MWA has become widely utilized as a form of cancer treatment in multiple medical disciplines with the advances in interventional technology. Recently, such modules became an alternative treatment for liver malignancy, particularly for those who are poor surgical candidates. Postprocedure complications are uncommon and include hemorrhage, bile leak, fluid collection/abscess formation, cholangitis, tumor seeding, and abdominal pain [10].

Acquired diaphragmatic perforation has been reported as a rare complication of MWA for the treatment of HCC [8, 9]. Although diaphragmatic defects are seen in patients with cirrhosis who develop hepatic hydrothorax, they are usually described as small fenestrations that do not lead to rapid development of pleural effusion [5]. It is hypothesized that the heat generated from the ablation procedure stretches the small fenestrations or leads to perforation of preexisting blebs of the diaphragm [9]. Another potential explanation for such large defects is the microwave needle penetrating the diaphragm. As a result, large amount of ascitic fluid is drawn into the pleural space secondary to the negative intrathoracic pressure.

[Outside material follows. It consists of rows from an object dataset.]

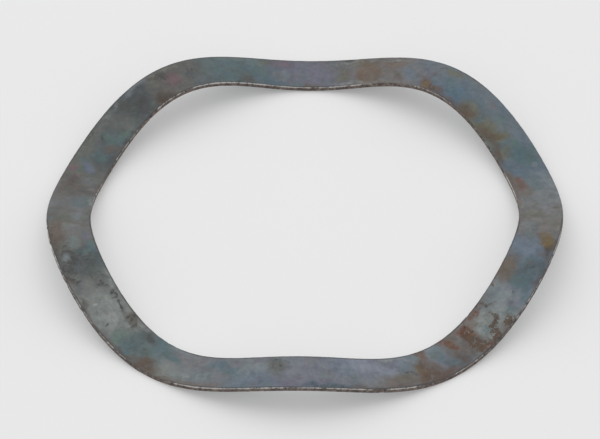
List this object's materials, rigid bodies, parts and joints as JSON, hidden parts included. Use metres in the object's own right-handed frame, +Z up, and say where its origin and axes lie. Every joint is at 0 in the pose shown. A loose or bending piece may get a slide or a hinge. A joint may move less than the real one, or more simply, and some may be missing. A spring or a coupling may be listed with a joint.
{
  "type": "wave spring washer",
  "caption": "Closed ring of thin strip steel formed into even waves, a flat spring that preloads a bearing in its housing.",
  "frame": {"origin": "on the ring's axis, at the height of the surface that the washer lies on", "axes": "+Z up along the ring's axis, +Y towards the lowest trough of the waves, +X to the right of it"},
  "size_m": [0.0516, 0.0516, 0.004],
  "materials": {
    "blued_steel": "satin"
  },
  "bodies": {
    "root": {"spring_washer": "blued_steel"}
  },
  "joints": []
}
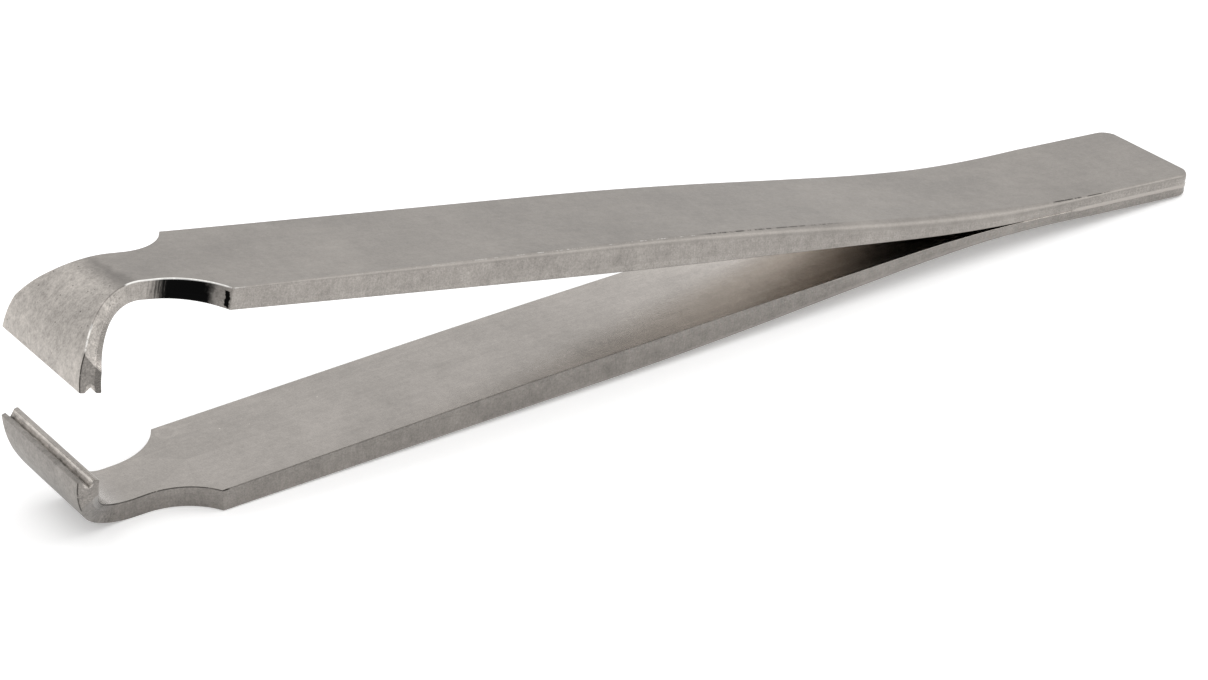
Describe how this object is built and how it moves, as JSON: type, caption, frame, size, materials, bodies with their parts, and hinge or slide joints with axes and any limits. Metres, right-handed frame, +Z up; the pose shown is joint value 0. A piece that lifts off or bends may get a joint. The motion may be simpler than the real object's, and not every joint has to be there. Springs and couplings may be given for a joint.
{
  "type": "print tongs",
  "caption": "Sprung steel tongs: a strip-metal pair of arms welded at the tail, each with a narrow waist and a wide bent jaw whose end is grooved.",
  "frame": {"origin": "centre of the footprint of the whole tongs on the ground, lying on the lower arm", "axes": "+X from the jaws to the welded tail, +Y across the strip, +Z up"},
  "size_m": [0.1196, 0.0136, 0.0206],
  "materials": {
    "satin_steel": "bead-blasted and lightly brushed satin stainless steel",
    "weld_metal": "weld ground flush and brushed"
  },
  "bodies": {
    "joined_tail": {"upper_tail": "satin_steel", "lower_tail": "satin_steel", "weld_bead": "weld_metal"},
    "upper_arm": {"upper_arm": "satin_steel"},
    "lower_arm": {"lower_arm": "satin_steel"}
  },
  "joints": [
    {"name": "upper_arm_flex", "type": "hinge", "parent": "joined_tail", "child": "upper_arm", "pos_m": [0.02771, 0, 0.00416], "axis": [0, -1, 0], "range_deg": [0, 2.44], "stiffness_Nm_per_rad": 7.5},
    {"name": "lower_arm_flex", "type": "hinge", "parent": "joined_tail", "child": "lower_arm", "pos_m": [0.02764, 0, 0.00328], "axis": [0, 1, 0], "range_deg": [0, 2.44], "stiffness_Nm_per_rad": 7.5}
  ],
  "couplings": [
    {"joint": "lower_arm_flex", "follows": "upper_arm_flex", "ratio": 1}
  ]
}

Even though multiple imaging modalities have been reported for indirect measurement of pleuroperitoneal communication across the diaphragm, such imaging techniques remain uncommon and not well reported. First, an indirect visualization of colored dyes such as methylene blue and indocyanine green was injected into the peritoneal space and migrated into the pleural space [4, 11]. Then MRI has been used to visualize a hypointense jet across the diaphragm in both T1- and T2-weighted sagittal scans [11]. But this modality is both time consuming and heavily dependent on patient participation. Furthermore, contrast-enhanced ultrasound detects such diaphragmatic defects by injecting the peritoneum with perflubutane microbubbles, an imaging agent that is safely eliminated from the lung. The patient then undergoes postural changes which elicits a jet-like flow of tracer-enhanced ascitic fluid into the hemithorax [8, 12]. These postural changes may not be clinically practical in critically ill patients. Another example is injecting radioisotope (such as 99mTc-sulfur colloid) into the peritoneum and then visualizing the tracer in the hemithorax [13, 14].

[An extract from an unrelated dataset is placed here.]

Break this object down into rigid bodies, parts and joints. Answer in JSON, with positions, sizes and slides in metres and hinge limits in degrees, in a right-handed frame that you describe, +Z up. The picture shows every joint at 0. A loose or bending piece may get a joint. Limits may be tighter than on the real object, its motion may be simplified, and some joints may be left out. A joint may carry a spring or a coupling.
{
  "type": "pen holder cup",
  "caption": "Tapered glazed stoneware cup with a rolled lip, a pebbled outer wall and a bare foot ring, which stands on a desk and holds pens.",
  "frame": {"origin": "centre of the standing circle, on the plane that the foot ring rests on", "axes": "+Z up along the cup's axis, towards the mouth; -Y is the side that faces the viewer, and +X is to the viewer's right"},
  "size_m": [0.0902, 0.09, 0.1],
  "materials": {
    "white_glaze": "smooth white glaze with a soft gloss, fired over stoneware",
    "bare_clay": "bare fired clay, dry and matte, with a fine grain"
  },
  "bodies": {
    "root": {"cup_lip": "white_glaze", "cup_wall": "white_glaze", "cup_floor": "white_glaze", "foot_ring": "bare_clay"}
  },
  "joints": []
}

The imaging modality that we employed offers several unique advantages in critically ill patients. First, it is time efficient and inexpensive. Second, it requires minimal patient participation and thus it can be performed on critically ill patients in contrast to previously described modalities such as MRI and contrast-enhanced ultrasound. Moreover, the low cost of such modalities is also promising. But availability of the nuclear agent, namely, 99mTechnetium mixed with albumin, is the imaging technique's main limitation.

Identifying the diaphragmatic perforations early in the clinical course is essential to evaluate life-saving intervention and potential repair. Repair would include procedures such as chemical pleurodesis [6, 11] or video-assisted thoracoscopic surgery (VATS) [8]. Matono et al. described the clinical outcome of a patient who remained free of pleural effusion for over a year after closure of the diaphragmatic defect with sutures via VATS [8]. Liang et al. used a Dacron heart patch trimmed to appropriate size to close the lesion with minimal pleural effusion afterwards [9]. Such potential repair techniques offer a promising future for patient population with large diaphragmatic defects.

In conclusion, following MWA if a patient develops respiratory distress and a significant pleural effusion, early detection of diaphragmatic perforation using a nuclear peritoneal shunt study can be life-saving. This imaging is possibly the essential step between diagnosis and immediate intervention to avoid fluid and electrolyte depletion and respiratory clinical deterioration.